Netezza uses the cost based optimizer to determine best methods determine redistribution, scan, join, join orders. Netezza query optimizer relies on the statistics from catalog to come up with an optimal query execution plan. So it is imperative that the statics need to be kept current without which the execution plan generated by the optimizer may be sub-optimal resulting in poor query performance. System uses the Netezza GENERATE STATISTICS command to generate information about each column proportion of the duplicate values, unique values, NULL values and the maximum and minimum values. The optimizer uses statistics information to determine the most efficient way to run a query.

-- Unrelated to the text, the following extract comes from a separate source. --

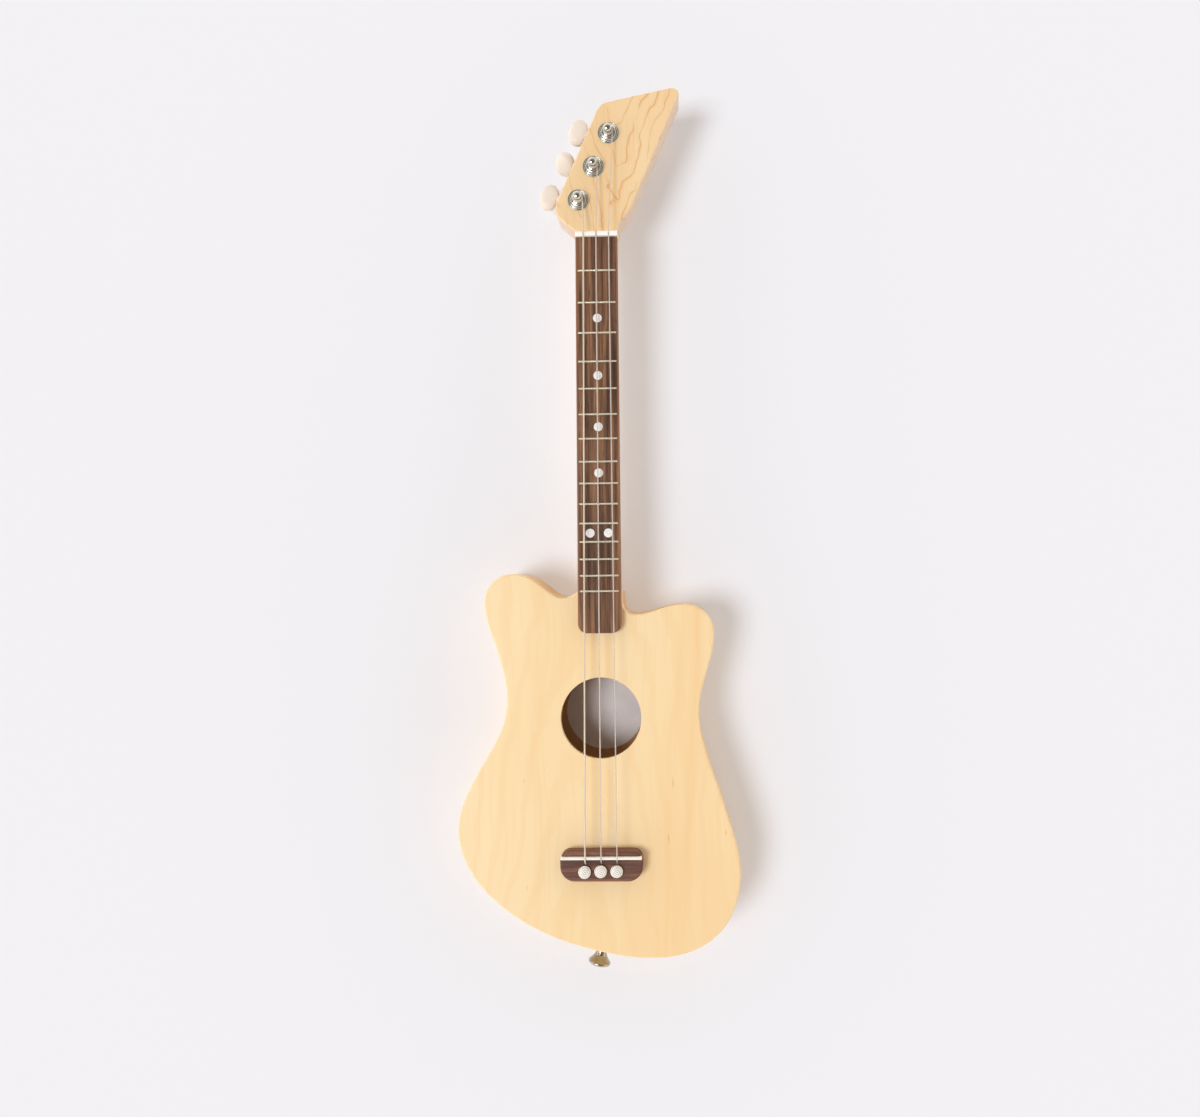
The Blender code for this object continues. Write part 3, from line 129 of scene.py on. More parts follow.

How Statistics are collected?
Netezza system collects statistics in various ways:
- Statistics are automatically generated for certain database operations
- Collect full statistics by running Netezza GENERATE STATISTICS command on database or on individual tables. This operation is required when table changes significantly, say at least 10%.It usually collects all level of statistics, including dispersion values.
- You can generate statistics You should maintain the table by running Netezza GENERATE STATISTICS SQL command on regular basis.
- Just In Time Statistics (JIT): Runs at every execution time using sampling and zone maps
How Statistics are used?
Some examples of how the statistics can be used by the optimizer
- If a column is null able additional code may be generated to check whether the value is null or not
- Knowing the number of records in the table, min and max values along with the number of distinct values can help estimate the number of relevant records which can be returned for the query assuming there is uniform distribution
- Based on the min and max values the optimizer can determine the type of math required to be performed like 64 or 128 bit computation.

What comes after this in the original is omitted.